Addressing these challenges requires a collaborative effort from both African governments and investors. African governments must prioritise creating a predictable and transparent regulatory environment, strengthening legal frameworks, and ensuring political stability to build investor confidence. Investing in education and vocational training programs is crucial to developing a skilled workforce capable of supporting the energy sector. Robust environmental and social impact assessments and safeguards must be implemented to ensure that energy projects are developing responsibly and benefit local communities. Open communication and collaboration between governments, investors, and local communities are essential for building trust and ensuring the long-term success and sustainability of these partnerships.

 

The Future of Africa’s Energy Sector

The future of Africa’s energy landscape is being significantly shaped by these evolving partnerships with the Middle East.
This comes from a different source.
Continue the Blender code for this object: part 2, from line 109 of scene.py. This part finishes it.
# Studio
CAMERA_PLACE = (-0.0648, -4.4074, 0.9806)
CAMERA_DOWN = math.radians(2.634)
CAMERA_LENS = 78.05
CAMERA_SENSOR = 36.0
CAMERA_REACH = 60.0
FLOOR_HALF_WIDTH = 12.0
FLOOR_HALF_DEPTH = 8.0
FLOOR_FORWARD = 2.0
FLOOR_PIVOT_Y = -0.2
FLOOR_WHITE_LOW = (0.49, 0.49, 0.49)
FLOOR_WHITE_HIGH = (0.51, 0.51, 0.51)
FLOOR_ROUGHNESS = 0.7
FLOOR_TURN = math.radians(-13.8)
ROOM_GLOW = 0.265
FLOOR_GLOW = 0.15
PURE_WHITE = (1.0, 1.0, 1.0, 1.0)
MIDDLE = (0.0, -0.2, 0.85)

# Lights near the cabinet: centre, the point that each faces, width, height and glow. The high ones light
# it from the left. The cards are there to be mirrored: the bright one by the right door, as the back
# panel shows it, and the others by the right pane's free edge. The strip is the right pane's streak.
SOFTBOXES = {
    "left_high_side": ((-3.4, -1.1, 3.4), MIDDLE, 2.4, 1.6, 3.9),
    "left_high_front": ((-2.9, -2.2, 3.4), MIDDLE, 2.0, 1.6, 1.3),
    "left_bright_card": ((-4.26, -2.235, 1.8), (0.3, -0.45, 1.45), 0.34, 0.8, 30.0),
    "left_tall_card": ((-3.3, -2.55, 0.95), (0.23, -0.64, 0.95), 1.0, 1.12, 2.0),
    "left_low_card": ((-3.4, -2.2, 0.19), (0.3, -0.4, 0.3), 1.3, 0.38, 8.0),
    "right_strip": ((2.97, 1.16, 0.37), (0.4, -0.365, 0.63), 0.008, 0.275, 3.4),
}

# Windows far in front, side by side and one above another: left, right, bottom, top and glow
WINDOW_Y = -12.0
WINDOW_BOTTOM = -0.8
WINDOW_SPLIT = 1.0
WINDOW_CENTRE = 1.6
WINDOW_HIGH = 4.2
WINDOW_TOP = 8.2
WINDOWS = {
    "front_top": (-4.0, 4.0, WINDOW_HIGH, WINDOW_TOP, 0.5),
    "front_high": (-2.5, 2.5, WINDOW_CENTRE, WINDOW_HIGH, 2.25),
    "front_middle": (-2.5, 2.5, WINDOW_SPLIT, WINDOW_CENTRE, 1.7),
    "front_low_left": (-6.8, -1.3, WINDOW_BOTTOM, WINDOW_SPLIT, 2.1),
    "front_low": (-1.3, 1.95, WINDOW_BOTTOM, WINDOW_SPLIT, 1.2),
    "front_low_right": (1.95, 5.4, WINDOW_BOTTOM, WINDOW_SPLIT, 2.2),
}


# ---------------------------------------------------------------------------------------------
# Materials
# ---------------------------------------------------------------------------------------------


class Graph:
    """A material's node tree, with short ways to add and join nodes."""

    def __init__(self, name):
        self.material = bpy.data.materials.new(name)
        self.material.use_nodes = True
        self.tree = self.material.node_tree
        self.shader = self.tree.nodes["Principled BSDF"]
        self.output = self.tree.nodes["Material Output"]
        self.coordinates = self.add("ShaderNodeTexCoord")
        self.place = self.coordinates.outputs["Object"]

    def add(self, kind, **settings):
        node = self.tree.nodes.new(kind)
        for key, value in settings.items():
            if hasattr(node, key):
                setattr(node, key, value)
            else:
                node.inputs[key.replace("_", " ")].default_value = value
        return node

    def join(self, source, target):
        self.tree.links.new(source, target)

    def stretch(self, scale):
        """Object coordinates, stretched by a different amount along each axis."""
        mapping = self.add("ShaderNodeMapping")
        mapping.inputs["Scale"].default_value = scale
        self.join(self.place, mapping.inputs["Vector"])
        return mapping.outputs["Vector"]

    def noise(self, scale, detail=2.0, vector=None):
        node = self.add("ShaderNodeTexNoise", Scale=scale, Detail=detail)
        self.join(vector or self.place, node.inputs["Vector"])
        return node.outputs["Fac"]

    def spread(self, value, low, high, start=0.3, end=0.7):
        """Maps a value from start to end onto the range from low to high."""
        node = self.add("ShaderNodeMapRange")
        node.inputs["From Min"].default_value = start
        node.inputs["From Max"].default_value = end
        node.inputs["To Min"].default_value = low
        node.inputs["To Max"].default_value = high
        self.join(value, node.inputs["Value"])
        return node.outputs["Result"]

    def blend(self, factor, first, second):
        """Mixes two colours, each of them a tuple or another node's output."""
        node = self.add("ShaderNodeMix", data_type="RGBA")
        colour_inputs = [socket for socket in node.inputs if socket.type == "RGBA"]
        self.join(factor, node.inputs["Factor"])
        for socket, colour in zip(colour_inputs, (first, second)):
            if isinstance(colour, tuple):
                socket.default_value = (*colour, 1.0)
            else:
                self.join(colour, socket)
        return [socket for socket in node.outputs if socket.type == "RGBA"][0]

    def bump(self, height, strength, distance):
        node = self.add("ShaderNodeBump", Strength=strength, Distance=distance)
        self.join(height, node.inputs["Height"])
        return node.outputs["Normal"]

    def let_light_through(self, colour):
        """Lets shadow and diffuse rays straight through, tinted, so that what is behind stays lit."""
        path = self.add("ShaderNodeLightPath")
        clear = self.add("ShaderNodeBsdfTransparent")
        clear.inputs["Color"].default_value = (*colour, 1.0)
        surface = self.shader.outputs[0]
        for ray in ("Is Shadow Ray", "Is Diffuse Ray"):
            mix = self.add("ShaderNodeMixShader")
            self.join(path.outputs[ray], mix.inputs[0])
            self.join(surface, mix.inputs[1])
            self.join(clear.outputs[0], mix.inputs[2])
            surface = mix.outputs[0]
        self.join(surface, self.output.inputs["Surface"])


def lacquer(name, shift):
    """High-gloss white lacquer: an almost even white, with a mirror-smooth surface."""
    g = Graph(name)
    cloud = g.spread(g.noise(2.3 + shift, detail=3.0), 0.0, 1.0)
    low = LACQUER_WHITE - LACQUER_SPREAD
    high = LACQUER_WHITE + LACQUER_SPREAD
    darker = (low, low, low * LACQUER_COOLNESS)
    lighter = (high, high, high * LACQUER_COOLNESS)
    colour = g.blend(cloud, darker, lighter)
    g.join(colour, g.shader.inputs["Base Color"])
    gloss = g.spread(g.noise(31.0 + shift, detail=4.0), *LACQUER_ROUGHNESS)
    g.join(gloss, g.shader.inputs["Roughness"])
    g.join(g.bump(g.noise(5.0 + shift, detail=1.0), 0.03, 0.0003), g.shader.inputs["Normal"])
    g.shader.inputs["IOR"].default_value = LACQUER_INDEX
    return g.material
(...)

The increased engagement, driven by strategic diversification and a recognition of Africa’s immense growth potential, is injecting much-needed capital and expertise into the continent’s energy sector. This is not merely about resource extraction; it’s about building a more resilient, sustainable, and prosperous energy future for Africa.

 

The focus on both traditional and renewable energy assets reflects a pragmatic approach to meeting Africa’s diverse and growing energy needs. As these investments mature and new projects come online, Africa will be better equipped to power its industries, provide electricity to its citizens, and fuel its overall development. While challenges will undoubtedly persist, the momentum is shifting towards a more dynamic and interconnected African energy landscape, fueled by strategic partnerships and a shared vision for a brighter future. This growing collaboration holds the key to unlocking Africa’s full energy potential and positioning it as a key player in the global energy transition.